* _Task details_
Write out exactly the lines from the line with "# Screw hole and head recess" through the line with "for corner in", including both, and nothing more.

###

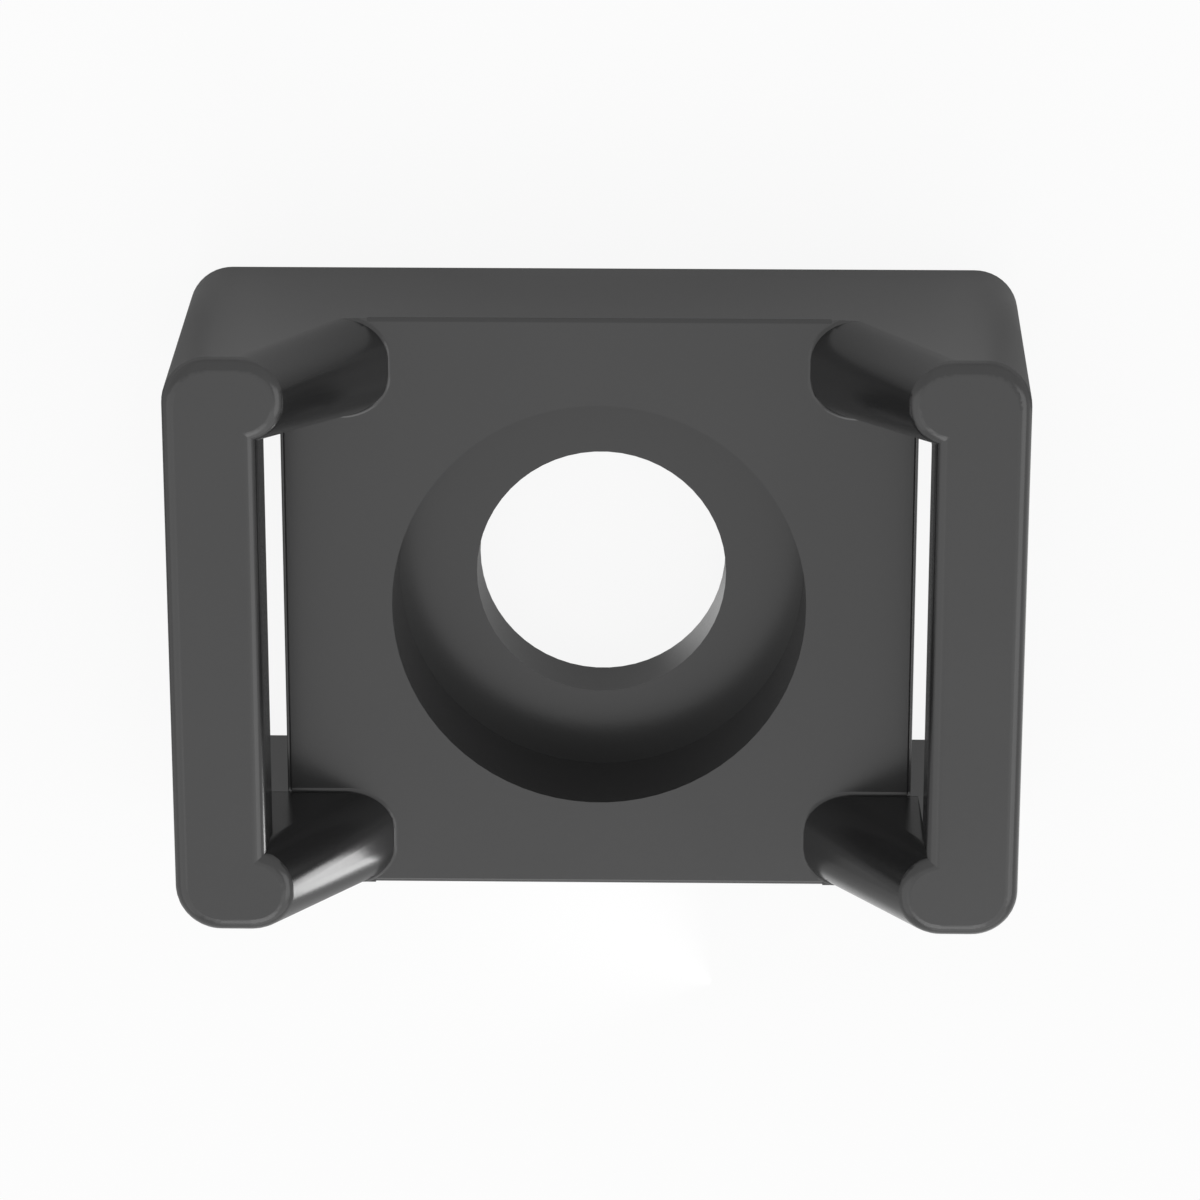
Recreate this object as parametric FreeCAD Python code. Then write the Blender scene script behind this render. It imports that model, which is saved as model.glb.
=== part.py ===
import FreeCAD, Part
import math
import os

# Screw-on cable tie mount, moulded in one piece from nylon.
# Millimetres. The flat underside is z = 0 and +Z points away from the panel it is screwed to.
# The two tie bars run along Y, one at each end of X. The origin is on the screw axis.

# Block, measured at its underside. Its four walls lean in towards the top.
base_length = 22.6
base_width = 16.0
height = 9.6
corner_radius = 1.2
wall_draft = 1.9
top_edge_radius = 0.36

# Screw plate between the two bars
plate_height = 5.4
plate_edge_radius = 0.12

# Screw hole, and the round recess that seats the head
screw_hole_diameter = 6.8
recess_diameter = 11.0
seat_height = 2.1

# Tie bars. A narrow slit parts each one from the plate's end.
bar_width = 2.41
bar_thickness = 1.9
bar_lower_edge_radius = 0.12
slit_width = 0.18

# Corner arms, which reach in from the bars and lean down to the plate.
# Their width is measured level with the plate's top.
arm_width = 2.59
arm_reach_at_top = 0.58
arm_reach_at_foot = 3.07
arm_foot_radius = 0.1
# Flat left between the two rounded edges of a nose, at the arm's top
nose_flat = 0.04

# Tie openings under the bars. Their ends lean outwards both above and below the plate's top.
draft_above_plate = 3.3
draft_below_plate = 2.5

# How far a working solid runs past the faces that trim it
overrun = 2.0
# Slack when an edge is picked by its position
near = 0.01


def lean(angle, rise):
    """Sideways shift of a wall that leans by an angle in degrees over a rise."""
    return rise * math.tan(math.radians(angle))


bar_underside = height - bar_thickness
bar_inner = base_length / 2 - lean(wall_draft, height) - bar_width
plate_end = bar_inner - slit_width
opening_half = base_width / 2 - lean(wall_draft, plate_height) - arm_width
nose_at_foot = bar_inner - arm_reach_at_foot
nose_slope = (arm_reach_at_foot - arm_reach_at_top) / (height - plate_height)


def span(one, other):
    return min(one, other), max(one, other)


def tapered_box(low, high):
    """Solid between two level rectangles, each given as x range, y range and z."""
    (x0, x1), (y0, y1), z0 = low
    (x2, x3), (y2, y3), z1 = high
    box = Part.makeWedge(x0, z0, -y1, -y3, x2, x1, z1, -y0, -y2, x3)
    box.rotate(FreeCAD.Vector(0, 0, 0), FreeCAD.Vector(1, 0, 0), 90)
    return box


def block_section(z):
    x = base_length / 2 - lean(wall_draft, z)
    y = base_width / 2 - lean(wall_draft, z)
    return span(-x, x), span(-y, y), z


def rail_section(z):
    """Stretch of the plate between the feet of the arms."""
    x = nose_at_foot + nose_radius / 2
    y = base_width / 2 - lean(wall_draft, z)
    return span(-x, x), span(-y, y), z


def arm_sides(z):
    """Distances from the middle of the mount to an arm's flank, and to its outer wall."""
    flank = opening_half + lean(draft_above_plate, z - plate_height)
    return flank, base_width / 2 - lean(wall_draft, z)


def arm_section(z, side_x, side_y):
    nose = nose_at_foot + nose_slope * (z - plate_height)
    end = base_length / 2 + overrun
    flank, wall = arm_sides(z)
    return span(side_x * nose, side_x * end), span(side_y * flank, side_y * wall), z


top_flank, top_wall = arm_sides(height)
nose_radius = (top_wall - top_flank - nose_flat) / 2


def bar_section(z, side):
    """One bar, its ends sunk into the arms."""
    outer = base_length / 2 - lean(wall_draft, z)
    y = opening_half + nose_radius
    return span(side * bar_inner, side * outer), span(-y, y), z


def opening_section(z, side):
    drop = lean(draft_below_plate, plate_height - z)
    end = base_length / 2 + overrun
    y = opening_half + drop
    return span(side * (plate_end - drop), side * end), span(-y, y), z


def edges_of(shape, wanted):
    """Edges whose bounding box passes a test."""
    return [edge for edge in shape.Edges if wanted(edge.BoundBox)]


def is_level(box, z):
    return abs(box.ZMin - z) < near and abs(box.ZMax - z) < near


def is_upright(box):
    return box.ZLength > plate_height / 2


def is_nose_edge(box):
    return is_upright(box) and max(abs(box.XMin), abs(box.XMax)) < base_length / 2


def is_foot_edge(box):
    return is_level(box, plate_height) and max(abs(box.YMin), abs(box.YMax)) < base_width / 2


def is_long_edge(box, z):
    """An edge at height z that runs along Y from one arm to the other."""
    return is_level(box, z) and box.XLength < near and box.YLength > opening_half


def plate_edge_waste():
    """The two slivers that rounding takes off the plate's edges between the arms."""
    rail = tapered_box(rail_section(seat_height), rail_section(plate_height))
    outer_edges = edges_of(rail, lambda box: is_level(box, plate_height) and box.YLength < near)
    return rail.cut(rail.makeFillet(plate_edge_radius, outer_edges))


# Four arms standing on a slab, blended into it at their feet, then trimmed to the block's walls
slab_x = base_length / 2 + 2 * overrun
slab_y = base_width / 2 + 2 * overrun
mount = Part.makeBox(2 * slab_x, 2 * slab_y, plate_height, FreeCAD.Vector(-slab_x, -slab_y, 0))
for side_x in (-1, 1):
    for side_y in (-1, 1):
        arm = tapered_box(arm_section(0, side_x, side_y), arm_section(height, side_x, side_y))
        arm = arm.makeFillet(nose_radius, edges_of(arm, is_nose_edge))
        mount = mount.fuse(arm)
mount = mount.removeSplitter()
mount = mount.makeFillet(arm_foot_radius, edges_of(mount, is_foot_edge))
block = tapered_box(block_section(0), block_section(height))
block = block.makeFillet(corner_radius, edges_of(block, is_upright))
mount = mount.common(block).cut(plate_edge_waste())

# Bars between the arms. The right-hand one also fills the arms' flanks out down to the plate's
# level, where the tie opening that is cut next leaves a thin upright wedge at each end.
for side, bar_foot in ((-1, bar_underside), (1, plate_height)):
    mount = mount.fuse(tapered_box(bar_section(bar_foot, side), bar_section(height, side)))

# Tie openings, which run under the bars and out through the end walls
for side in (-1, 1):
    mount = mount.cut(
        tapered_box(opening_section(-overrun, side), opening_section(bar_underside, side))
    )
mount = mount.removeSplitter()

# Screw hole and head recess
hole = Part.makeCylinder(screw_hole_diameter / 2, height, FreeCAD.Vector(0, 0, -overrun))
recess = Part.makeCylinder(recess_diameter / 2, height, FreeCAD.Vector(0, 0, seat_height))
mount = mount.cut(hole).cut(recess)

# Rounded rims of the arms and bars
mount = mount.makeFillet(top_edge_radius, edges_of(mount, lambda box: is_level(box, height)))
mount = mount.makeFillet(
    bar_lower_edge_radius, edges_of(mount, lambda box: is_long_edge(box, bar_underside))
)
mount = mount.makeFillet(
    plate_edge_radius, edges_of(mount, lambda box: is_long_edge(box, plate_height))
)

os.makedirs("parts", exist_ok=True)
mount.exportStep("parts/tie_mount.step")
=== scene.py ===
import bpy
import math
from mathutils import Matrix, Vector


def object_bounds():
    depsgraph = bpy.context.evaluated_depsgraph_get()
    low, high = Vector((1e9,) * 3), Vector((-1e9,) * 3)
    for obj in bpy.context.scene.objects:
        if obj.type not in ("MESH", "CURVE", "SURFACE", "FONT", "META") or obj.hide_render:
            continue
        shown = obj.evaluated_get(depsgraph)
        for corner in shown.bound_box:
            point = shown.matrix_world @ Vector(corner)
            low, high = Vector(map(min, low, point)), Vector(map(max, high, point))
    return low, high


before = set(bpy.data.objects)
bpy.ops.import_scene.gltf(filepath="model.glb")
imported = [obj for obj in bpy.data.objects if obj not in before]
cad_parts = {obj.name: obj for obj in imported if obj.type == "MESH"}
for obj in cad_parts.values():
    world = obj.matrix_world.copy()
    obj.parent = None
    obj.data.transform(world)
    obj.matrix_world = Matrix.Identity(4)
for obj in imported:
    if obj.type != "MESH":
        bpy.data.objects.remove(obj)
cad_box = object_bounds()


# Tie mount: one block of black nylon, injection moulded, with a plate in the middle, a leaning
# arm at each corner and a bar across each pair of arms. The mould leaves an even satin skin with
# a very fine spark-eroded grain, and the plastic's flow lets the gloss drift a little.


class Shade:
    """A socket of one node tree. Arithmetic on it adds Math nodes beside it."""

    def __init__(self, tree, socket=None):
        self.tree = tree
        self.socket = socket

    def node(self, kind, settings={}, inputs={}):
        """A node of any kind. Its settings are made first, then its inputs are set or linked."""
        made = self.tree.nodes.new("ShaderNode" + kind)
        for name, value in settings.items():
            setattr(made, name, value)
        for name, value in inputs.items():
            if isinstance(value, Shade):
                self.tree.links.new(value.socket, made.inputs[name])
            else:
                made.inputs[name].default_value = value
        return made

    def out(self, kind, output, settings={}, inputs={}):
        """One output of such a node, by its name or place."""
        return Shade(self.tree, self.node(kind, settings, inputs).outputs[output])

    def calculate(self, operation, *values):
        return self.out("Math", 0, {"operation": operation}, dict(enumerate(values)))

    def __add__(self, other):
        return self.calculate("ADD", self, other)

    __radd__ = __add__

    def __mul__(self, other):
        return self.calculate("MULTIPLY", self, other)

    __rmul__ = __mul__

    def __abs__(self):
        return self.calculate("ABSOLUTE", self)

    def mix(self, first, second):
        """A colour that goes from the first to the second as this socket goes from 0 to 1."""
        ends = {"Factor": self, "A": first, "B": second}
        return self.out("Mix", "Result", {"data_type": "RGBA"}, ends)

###

* _Response_
# Screw hole and head recess
hole = Part.makeCylinder(screw_hole_diameter / 2, height, FreeCAD.Vector(0, 0, -overrun))
recess = Part.makeCylinder(recess_diameter / 2, height, FreeCAD.Vector(0, 0, seat_height))
mount = mount.cut(hole).cut(recess)

# Rounded rims of the arms and bars
mount = mount.makeFillet(top_edge_radius, edges_of(mount, lambda box: is_level(box, height)))
mount = mount.makeFillet(
    bar_lower_edge_radius, edges_of(mount, lambda box: is_long_edge(box, bar_underside))
)
mount = mount.makeFillet(
    plate_edge_radius, edges_of(mount, lambda box: is_long_edge(box, plate_height))
)

os.makedirs("parts", exist_ok=True)
mount.exportStep("parts/tie_mount.step")
=== scene.py ===
import bpy
import math
from mathutils import Matrix, Vector


def object_bounds():
    depsgraph = bpy.context.evaluated_depsgraph_get()
    low, high = Vector((1e9,) * 3), Vector((-1e9,) * 3)
    for obj in bpy.context.scene.objects:
        if obj.type not in ("MESH", "CURVE", "SURFACE", "FONT", "META") or obj.hide_render:
            continue
        shown = obj.evaluated_get(depsgraph)
        for corner in shown.bound_box:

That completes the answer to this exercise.